Friday, March 19, 2010

Prairie Artsters: Shanghai in 2010*

When abroad, whether for work or leisure, or often for both, I inevitably drift towards a city's culture, be it the usual museums, cuisine or architectural landmarks. Pretty typical, as one glance over any city's trademark postcard often demonstrates its most unique elements of art and design as one can visually cram into a single image. Finding myself on break in Shanghai, I gladly admit I have been shamelessly riding a culture bender, wandering this magnificent city's endless streets satiating my non-stop curiosities.

Standing tall as one of the most spectacular and modern cities at the start of the 21st century, Shanghai has certainly shifted rapidly into one of the world's leading urban centers—a conscious move that has drawn its fair share of praise and criticism for its development and displacement. With close to 20 million people residing in this old port city, its skyline has been infiltrated by an assortment of gorgeous and gaudy steel and glass towers looming over many of its heritage buildings from its British colonial era. Along the most infamous strip of old and new is the Bund, a stretch along the west side of the Huangpu River dominated by old banks now filled with high-end shops and some of the city's most innovative galleries, 18 Gallery and the Shanghai Gallery of Art. Like everything else in Shanghai, art is driven by reputation and market value, which creates an output of mostly object-based works riding market trends. But here on the Bund of all places, contemporary art has flourished as a process-orientated experience dealing directly with the district and the city.

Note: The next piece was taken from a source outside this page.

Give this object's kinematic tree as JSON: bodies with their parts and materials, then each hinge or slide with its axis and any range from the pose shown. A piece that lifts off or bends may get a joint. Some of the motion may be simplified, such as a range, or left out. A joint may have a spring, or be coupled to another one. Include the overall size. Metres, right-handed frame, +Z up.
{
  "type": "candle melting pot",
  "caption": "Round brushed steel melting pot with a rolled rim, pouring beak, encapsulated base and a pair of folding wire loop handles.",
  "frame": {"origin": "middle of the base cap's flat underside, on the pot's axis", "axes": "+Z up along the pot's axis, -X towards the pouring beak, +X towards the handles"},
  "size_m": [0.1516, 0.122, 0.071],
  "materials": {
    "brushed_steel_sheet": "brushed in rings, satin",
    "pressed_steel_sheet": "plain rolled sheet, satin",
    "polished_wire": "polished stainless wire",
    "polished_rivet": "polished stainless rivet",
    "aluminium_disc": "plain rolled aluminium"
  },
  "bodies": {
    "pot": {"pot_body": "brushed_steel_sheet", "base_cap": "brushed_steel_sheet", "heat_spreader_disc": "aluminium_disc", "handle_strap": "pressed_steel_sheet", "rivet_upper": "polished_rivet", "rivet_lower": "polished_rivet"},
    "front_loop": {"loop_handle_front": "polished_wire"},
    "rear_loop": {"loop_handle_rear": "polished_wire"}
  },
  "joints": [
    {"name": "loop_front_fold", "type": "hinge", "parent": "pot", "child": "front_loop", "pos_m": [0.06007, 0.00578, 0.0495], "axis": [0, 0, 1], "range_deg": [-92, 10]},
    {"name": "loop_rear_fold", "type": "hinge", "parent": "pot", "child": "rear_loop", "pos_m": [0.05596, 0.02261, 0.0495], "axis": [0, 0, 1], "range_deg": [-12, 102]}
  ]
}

Turning its old industrial areas, such as Tianzifang, into a "creative industry park," Shanghai has really succeeded in balancing and capitalizing tourism, functionality and its own history. As a series of average lane factories from the 1930s, Tianzifang is being touted as what New York's Soho used to be for good reason. Spanning a maze-like area of 20 000 square meters filled with galleries, boutiques, studios, restaurants and cafes, the area has become a hugely successful venture attracting artists and designers from all over the world to work and live here.

Similarly, in 2002, Shanghai's municipal economic committee officially took over 41 000 square meters of former industrial factories and warehouses along Suzhou Creek and turned it into another creative industry park now internationally known as M 50. While trendy condominiums are currently for sale and entire complexes sat demolished as piles of debris and rubble, there were also rows upon rows of galleries and design studios under repair and overflowing from the old mill factories.

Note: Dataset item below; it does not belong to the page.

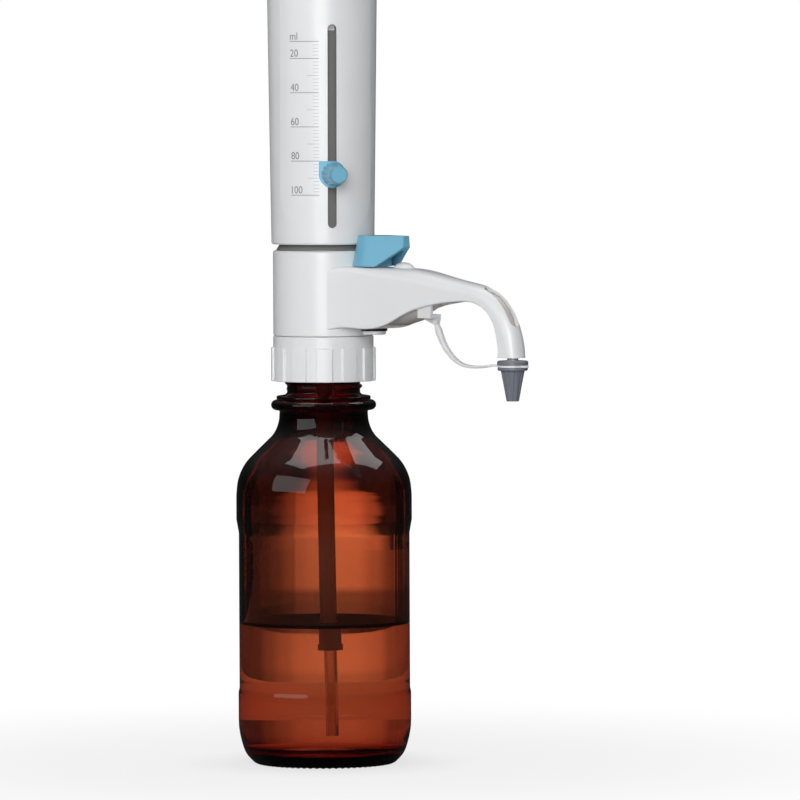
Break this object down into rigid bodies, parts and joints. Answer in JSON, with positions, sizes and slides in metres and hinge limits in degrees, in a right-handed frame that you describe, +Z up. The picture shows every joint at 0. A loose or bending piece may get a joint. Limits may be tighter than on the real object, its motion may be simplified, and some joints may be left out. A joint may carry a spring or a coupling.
{
  "type": "bottle-top dispenser",
  "caption": "Bottle-top dispenser on an amber screw-neck bottle: piston sleeve with volume slot and knob, valve block with gooseneck arm, tap lever, capped nozzle and dip tube.",
  "frame": {"origin": "centre of the bottle's base, on the bench", "axes": "+Z up along the bottle and the piston, +X along the discharge arm towards the nozzle"},
  "size_m": [0.2078, 0.102, 0.48],
  "materials": {
    "amber_glass": "clear amber, glossy",
    "clear_glass": "clear, glossy",
    "white_plastic": "moulded, satin",
    "core_plastic": "machined, matte",
    "guard_grey": "satin",
    "stop_white": "satin",
    "piston_white": "waxy, matte",
    "blue_plastic": "moulded, satin",
    "cap_grey": "moulded, satin",
    "valve_grey": "moulded, satin",
    "black_rubber": "matte",
    "seal": "waxy, matte",
    "valve_ceramic": "polished",
    "spring_wire": "bright drawn wire",
    "clear_tube": "translucent, smooth",
    "tether_white": "flexible, satin"
  },
  "bodies": {
    "bottle": {"bottle": "amber_glass"},
    "mouth_seal": {"bottle_seal": "seal"},
    "collar": {"collar_nut": "white_plastic"},
    "head": {"valve_block": "core_plastic", "housing": "white_plastic", "cylinder_seal": "seal", "glass_cylinder": "clear_glass", "guard_tube": "guard_grey", "volume_stop": "stop_white", "vent_washer": "black_rubber", "coupling_nut": "valve_grey", "discharge_valve_body": "valve_grey", "discharge_spring": "spring_wire", "discharge_tube": "clear_tube", "tether_clip": "tether_white", "tether_strap": "tether_white", "filling_valve_body": "core_plastic", "filling_valve_seat": "valve_ceramic", "filling_tube": "clear_tube", "return_tube": "clear_tube"},
    "piston": {"piston_head": "piston_white", "piston_seal": "piston_white", "piston_rod": "piston_white", "sleeve": "white_plastic", "sleeve_cap": "white_plastic"},
    "pointer": {"volume_pointer": "blue_plastic", "clamp_shoe": "core_plastic"},
    "knob": {"volume_knob": "blue_plastic"},
    "lever": {"lever": "blue_plastic", "stopcock_plug": "core_plastic"},
    "filling_ball": {"filling_ball": "valve_ceramic"},
    "discharge_ball": {"discharge_ball": "valve_ceramic"},
    "telescopic_tube": {"telescopic_tube": "clear_tube"},
    "nozzle_cap": {"nozzle_cap": "cap_grey", "tether_ring": "tether_white"},
    "vent_cap": {"vent_cap": "white_plastic"}
  },
  "joints": [
    {"name": "head_lift_off", "type": "slide", "parent": "bottle", "child": "mouth_seal", "axis": [0, 0, 1], "range_m": [0, 0.26]},
    {"name": "collar_turn", "type": "hinge", "parent": "mouth_seal", "child": "collar", "pos_m": [0, 0, 0.235], "axis": [0, 0, 1], "range_deg": [0, 900]},
    {"name": "head_swivel", "type": "hinge", "parent": "mouth_seal", "child": "head", "pos_m": [0, 0, 0.247], "axis": [0, 0, 1], "continuous": true},
    {"name": "piston_stroke", "type": "slide", "parent": "head", "child": "piston", "axis": [0, 0, 1], "range_m": [0, 0.09824]},
    {"name": "volume_setting", "type": "slide", "parent": "piston", "child": "pointer", "axis": [0.0107, -0.008, 0.9999], "range_m": [-0.01965, 0.06877]},
    {"name": "knob_turn", "type": "hinge", "parent": "pointer", "child": "knob", "pos_m": [0.02405, -0.01793, 0.3422], "axis": [0.8018, -0.5976, 0], "range_deg": [0, 270]},
    {"name": "lever_turn", "type": "hinge", "parent": "head", "child": "lever", "pos_m": [0.0412, 0, 0.298], "axis": [0, 0, 1], "range_deg": [0, 90]},
    {"name": "filling_ball_lift", "type": "slide", "parent": "head", "child": "filling_ball", "axis": [0, 0, 1], "range_m": [0, 0.002]},
    {"name": "discharge_ball_lift", "type": "slide", "parent": "head", "child": "discharge_ball", "axis": [1, 0, 0], "range_m": [0, 0.0015], "stiffness_N_per_m": 5, "springref_m": -0.003, "deforming": ["discharge_spring"]},
    {"name": "tube_extension", "type": "slide", "parent": "head", "child": "telescopic_tube", "axis": [-0.0117, -0.0105, 0.9999], "range_m": [-0.005, 0.045]},
    {"name": "nozzle_cap_pull", "type": "slide", "parent": "head", "child": "nozzle_cap", "axis": [0, 0, -1], "range_m": [0, 0.028], "deforming": ["tether_strap"]},
    {"name": "vent_cap_pull", "type": "slide", "parent": "head", "child": "vent_cap", "axis": [0, 0, -1], "range_m": [0, 0.02]}
  ]
}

Home to spaces such as Island 6, Shanghart and Twocities, the park features more than 130 artists from over 10 Mainland provinces and 16 foreign countries and districts, including the United Kingdom, France, Italy, Swiss, Israel, Norway and Hong Kong. Wandering around the vast network of open air spaces was certainly a very different feeling than one gets from a typical museum or gallery experience, as here, there is an integration between art, the city and its history.

Image credit: Luo Dan, 2009

Same goes for the art shown. While it's consistent to note that bad art exists everywhere, the strong works to surface were simply phenomenal in their honesty and engagement with the rapid development of the region. Being far more impressed by the young photographers who range from the fantastical to performance-based, Luo Dan's solo exhibition, The North and The South, at Epsite stood out for me in its limitless sentimental bewilderment. Documenting ordinary moments with a profound clarity, the photographs hold a starkness that do not attempt explanation at the strange and estranging. As an artist with a unique voice, his work, along with hundreds of others each year, has been given a venue to communicate its own sense of identity while being able to dialogue with each other as well as an international art audience, all the while proving to be be economically viable and culturally enriching.